The test of our relationship is not whether we’ll always agree. The test of our relationship is whether we can still move forward, together.
Working together also means sharing what we know and learning from each other. Whether that’s traditional knowledge or statistical data, if we are to collectively work on helping communities heal and succeed, this is vital. All of us need hard data in order to make decisions both small and large.
Those of us gathered in this room have the historic opportunity to define, together, what this relationship based on recognition will look like for generations to come.
Let’s not allow others to define our relationship for us or squander this extraordinary opportunity out of fear, mistrust or doubt.
Let’s never give others the chance to think that we can’t make this work, or don’t care to.
Instead, let’s look at the road ahead and take each step together with resolve. We’re in the early days of this journey.
I know that we will disagree at times – on which path to take, or at what pace. Some of us might want to push on, others will need to rest.
The important thing is that we keep moving forward, and that we keep moving forward together.
Because our reward at the end is not a destination. It’s a new and stronger and better Canada.
I did not take lightly what I said to each minister when I asked them to be in my Cabinet: no relationship is more important to me and to Canada than the one with Indigenous Peoples.

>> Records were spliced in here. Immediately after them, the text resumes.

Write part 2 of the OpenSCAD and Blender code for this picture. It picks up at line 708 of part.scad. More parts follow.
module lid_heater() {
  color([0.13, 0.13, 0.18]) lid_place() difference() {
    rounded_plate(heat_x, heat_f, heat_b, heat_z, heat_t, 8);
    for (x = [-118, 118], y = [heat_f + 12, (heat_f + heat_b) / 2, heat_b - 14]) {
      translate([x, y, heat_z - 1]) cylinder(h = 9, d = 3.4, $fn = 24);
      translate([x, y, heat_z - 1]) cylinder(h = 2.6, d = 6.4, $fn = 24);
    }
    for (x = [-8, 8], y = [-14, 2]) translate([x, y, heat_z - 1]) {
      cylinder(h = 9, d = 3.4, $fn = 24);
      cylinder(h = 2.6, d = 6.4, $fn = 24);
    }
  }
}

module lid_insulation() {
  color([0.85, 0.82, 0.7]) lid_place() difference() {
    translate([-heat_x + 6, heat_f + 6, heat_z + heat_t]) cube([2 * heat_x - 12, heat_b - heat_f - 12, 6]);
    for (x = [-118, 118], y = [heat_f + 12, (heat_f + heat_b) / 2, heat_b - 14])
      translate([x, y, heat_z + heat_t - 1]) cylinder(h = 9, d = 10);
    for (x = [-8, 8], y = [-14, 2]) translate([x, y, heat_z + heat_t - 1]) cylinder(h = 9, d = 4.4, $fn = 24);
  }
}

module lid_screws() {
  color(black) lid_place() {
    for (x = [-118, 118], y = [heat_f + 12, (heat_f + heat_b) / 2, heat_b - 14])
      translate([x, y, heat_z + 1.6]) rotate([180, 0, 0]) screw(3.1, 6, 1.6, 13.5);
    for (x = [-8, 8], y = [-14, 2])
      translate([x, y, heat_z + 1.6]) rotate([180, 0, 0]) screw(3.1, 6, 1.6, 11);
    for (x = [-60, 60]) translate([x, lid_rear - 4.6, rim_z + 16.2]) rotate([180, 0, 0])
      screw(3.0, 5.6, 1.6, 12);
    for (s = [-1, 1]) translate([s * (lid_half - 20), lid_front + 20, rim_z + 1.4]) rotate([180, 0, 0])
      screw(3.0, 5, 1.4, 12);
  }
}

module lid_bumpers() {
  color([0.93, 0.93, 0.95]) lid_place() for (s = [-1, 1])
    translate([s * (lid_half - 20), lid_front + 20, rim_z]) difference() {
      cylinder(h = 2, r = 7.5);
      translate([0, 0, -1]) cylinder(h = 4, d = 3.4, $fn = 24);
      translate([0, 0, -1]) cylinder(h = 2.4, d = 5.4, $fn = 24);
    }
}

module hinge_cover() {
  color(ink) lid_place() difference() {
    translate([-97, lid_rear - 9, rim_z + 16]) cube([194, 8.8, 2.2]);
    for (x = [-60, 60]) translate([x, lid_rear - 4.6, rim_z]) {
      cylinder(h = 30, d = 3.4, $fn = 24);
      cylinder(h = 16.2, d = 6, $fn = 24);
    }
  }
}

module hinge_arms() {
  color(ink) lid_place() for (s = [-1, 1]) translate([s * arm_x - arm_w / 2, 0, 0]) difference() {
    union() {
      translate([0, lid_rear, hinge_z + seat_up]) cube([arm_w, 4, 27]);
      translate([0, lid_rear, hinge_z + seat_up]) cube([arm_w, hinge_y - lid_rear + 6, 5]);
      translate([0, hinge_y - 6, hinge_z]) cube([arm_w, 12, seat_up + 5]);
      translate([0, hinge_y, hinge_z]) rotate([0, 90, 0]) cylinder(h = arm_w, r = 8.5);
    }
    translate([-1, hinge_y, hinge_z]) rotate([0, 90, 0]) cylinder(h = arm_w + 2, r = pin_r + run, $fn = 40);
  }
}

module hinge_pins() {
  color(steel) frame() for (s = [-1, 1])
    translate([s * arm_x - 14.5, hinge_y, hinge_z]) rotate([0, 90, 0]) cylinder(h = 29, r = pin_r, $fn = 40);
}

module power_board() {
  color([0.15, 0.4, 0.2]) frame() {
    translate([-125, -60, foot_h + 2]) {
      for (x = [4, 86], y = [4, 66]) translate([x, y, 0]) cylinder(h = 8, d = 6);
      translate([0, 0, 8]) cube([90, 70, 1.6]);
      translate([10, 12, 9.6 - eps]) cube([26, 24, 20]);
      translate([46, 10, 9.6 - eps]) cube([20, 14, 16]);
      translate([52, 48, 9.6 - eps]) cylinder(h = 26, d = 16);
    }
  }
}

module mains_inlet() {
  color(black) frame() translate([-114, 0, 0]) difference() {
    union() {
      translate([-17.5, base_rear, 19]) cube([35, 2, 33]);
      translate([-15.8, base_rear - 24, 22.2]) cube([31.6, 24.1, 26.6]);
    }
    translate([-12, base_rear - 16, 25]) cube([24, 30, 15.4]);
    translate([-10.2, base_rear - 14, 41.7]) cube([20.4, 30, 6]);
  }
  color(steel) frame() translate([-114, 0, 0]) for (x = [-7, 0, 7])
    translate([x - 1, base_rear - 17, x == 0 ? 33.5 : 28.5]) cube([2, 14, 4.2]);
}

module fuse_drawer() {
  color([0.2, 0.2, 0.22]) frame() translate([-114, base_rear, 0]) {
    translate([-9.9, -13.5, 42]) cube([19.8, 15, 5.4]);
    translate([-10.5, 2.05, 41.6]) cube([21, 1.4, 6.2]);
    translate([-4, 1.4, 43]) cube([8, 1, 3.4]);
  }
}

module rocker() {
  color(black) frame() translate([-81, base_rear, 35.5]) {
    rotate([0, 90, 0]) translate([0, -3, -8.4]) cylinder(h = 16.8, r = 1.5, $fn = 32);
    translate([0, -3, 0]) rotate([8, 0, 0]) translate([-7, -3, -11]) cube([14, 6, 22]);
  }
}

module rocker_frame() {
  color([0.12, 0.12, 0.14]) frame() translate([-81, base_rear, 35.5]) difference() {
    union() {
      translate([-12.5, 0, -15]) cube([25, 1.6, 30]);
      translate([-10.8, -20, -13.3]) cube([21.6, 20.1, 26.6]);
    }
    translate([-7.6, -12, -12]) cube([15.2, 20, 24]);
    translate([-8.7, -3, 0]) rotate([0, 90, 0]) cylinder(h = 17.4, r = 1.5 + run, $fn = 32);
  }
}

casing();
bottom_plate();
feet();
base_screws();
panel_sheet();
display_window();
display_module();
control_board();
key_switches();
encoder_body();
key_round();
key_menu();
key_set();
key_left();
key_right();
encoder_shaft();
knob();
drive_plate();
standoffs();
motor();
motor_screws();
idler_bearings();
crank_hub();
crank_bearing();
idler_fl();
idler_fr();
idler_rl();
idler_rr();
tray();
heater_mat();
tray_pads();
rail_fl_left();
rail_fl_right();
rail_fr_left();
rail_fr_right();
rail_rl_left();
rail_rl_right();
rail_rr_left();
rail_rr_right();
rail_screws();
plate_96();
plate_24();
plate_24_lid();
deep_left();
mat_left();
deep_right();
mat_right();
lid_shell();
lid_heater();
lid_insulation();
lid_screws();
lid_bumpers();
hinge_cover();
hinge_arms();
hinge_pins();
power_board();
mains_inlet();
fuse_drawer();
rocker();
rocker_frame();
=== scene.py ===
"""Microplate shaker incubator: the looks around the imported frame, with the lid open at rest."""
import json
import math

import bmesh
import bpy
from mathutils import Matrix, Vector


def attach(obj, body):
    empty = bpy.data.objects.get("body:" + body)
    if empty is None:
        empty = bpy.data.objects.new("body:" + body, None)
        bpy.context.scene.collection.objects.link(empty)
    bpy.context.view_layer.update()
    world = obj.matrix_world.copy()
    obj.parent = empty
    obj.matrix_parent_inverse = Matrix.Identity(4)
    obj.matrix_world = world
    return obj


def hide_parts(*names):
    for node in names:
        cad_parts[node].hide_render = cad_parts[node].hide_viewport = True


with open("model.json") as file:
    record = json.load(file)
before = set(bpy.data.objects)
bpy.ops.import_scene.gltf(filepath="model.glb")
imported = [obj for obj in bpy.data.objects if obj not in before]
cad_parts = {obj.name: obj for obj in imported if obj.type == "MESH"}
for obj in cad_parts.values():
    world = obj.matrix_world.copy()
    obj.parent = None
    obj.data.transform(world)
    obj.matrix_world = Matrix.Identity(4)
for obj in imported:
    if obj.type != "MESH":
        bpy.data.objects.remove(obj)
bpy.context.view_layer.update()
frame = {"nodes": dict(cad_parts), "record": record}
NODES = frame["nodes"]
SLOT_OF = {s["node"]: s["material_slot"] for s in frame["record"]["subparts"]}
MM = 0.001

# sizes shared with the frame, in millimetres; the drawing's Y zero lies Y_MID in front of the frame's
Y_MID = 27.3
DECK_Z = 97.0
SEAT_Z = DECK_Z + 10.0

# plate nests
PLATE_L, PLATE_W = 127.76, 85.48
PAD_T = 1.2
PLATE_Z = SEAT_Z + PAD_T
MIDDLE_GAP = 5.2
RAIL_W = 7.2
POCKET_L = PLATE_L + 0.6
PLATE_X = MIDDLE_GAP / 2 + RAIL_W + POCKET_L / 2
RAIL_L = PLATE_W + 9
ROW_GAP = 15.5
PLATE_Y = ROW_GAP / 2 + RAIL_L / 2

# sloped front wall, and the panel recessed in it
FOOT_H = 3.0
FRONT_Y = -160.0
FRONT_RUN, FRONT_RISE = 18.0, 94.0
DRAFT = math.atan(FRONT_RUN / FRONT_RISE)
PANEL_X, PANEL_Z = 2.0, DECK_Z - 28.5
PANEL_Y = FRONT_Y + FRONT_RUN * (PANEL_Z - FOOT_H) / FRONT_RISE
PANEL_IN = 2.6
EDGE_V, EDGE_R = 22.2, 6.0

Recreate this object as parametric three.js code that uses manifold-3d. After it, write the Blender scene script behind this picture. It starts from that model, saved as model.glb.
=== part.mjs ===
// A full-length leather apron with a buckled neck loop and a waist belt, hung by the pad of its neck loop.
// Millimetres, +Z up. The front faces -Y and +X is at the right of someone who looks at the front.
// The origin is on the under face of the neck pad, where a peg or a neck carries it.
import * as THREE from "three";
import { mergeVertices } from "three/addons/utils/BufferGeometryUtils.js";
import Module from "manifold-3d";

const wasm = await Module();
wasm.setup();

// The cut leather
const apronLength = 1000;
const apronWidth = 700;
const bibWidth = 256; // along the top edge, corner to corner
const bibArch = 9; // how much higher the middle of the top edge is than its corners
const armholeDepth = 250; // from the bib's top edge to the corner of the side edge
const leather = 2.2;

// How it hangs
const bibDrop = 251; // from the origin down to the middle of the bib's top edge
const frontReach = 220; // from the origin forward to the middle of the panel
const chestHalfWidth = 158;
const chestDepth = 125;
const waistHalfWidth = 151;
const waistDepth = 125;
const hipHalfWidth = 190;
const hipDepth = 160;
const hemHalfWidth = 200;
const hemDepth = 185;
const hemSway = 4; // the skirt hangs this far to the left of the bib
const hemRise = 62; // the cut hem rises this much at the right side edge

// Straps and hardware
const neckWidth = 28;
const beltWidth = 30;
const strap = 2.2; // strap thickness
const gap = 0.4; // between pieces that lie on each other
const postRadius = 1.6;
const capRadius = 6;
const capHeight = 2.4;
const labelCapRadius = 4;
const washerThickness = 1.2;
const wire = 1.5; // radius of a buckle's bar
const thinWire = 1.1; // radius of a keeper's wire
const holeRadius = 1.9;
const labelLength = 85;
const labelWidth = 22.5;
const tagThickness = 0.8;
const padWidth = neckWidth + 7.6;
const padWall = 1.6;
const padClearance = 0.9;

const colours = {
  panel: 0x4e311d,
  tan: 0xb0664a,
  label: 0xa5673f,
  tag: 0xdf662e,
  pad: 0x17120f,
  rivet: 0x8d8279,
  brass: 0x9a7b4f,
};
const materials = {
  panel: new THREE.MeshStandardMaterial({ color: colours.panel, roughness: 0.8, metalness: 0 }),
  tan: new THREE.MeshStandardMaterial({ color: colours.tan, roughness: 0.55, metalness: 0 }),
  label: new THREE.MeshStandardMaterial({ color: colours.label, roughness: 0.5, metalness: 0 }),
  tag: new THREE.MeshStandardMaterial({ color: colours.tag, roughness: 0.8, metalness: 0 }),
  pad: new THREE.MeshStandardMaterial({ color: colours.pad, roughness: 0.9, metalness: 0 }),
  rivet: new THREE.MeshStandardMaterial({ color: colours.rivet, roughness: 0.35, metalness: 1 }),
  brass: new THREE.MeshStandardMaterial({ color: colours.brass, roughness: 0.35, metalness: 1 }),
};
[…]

It is time for a renewed, nation-to-nation relationship with Indigenous Peoples, one that is based on recognition of rights, respect, co-operation, and partnership.
We are truly on a Journey of the Nishiyuu, a Journey of the People.
On our journey we need to speak openly and honestly – bluntly, if we have to –just as we need to listen to the wisdom of our own elders.
And we must never forget the passion and energy of our youth.
All of them are watching us.
All of Canada is listening to us.
Let’s do right – in memory of those who have come before us, and in sacred respect for generations to follow.
Miigwetch. Kinanaskomitin.
Mashi cho. Gilakas'la. Tshinashkumitinau. Thank you. Merci.